Harder than deciding how long to let the loop run is deciding where to put yourself inside it. The naive instinct is to gate on the model's confidence and stop to ask whenever it seems unsure. That is the wrong axis. Confidence is not correctness, and the actions that actually hurt are not the uncertain ones, they are the irreversible ones. Gate on irreversibility and blast radius instead. A reversible, low-stakes action should run unattended even when the model is unsure, because the cost of a wrong call is a cheap undo. An irreversible, high-stakes action, like sending the email or running the migration or charging the card or posting in public, should gate even when the model is completely confident, because you cannot un-send it and the confidence buys you nothing the moment it turns out wrong.
One more move cuts a whole class of quiet damage. Keep the model's decision separate from the action it triggers. The model call that decides what to do is non-deterministic, so retrying it gives you a different plan. The side effect it triggers is the part you cannot take back. Keep them apart. Record the decision so a retry replays the same choice instead of rolling a fresh one, and make the action itself safe to repeat. A loop that blurs the two will, on a retry after a half-finished step, happily send the same email twice or write a record that contradicts what already landed.
Where it breaks
The two failures sit on opposite ends. Over-delegation is handing the loop a task it cannot verify and a tool it cannot undo. The vivid version comes from outbound sales. Point an AI agent at a contact list with no human gate on the send, and a sending domain can land in spam-folder purgatory within two to three weeks. One team's recovery took 62 days across seven domains at a self-imposed 26-emails-per-day cap just to claw a reply rate from 3% back to 6%. The send was irreversible, the reputation damage outlived the campaign by months, and no amount of model cleverness upstream could buy it back. The opposite failure is over-leashing. Gate every step and you have built a slow manual process with AI-flavored extra clicks. An approval queue that interrupts forty times in a run trains the human to approve without reading, which is worse than no gate at all because it wears the costume of oversight while delivering none. The leash is for the actions that cannot be undone, not for every action.
Before you set any agent loose on a multi-step task, paste this and fill it in. It forces the four bounds and the one gate that actually matter:
Goal: <the one outcome, stated so the agent can tell when it's met>
Stop when: <the explicit done-condition the agent checks each loop>
Hard caps: max <N> steps · max <$ or tokens> · max <minutes>
Loop guard: stop if the last few actions just repeat one another
Verify before continuing: <the sub-goal checkpoints a cheap check can confirm>
Runs without me (reversible, low blast radius): <read, search, draft, summarize, ...>
Needs my approval (irreversible or high blast radius): <send, delete, deploy, pay, post>
If you hit a cap or can't verify a checkpoint, stop and hand back. Do not push on.The last line is the load-bearing one. A loop with no floor under it will spend the entire budget circling a step it cannot finish. The caps put that floor in, and the approval split makes sure the one action with a real blast radius cannot fire while you are asleep.
Worked example
IllustrativeIllustrative. A constructed run to show the leash, not a real session.

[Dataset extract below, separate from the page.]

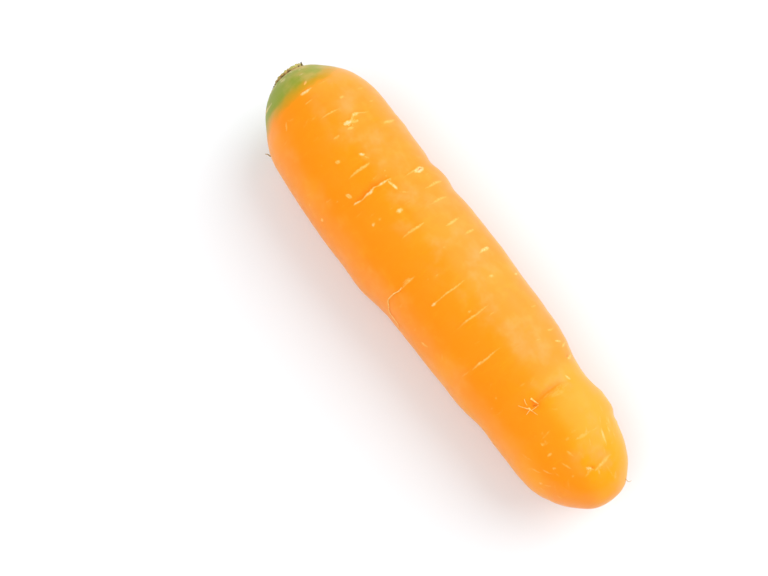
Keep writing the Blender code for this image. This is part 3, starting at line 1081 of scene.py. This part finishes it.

You ask an agent to research 50 prospects and reach out. With no leash, it does the whole thing in one breath:
Agent: Found 50 contacts. Drafting and sending… 50 emails sent.
It felt like leverage right up until the bounces came back. A third of the addresses were stale, the bounce rate crossed the line that flags a domain as a spammer, and now every email from the company, not just the agent's, starts landing in junk. The send was the one step that could not be undone, and it ran with no gate in front of it. Leashed, the same task stops exactly where it should:
Agent: Found 50 contacts. 38 verified deliverable, 12 unverifiable and held back. 38 drafts ready. These need your approval before send — the send is irreversible and affects domain reputation. Approve all, or review individually?
The leashed run is no more capable than the loose one. The only difference is that it cannot reach the one irreversible action without a human in the path, and it would not treat twelve guessed addresses as real. A leash does not make an agent smarter. It puts a floor under how wrong an unattended loop can get before anyone notices.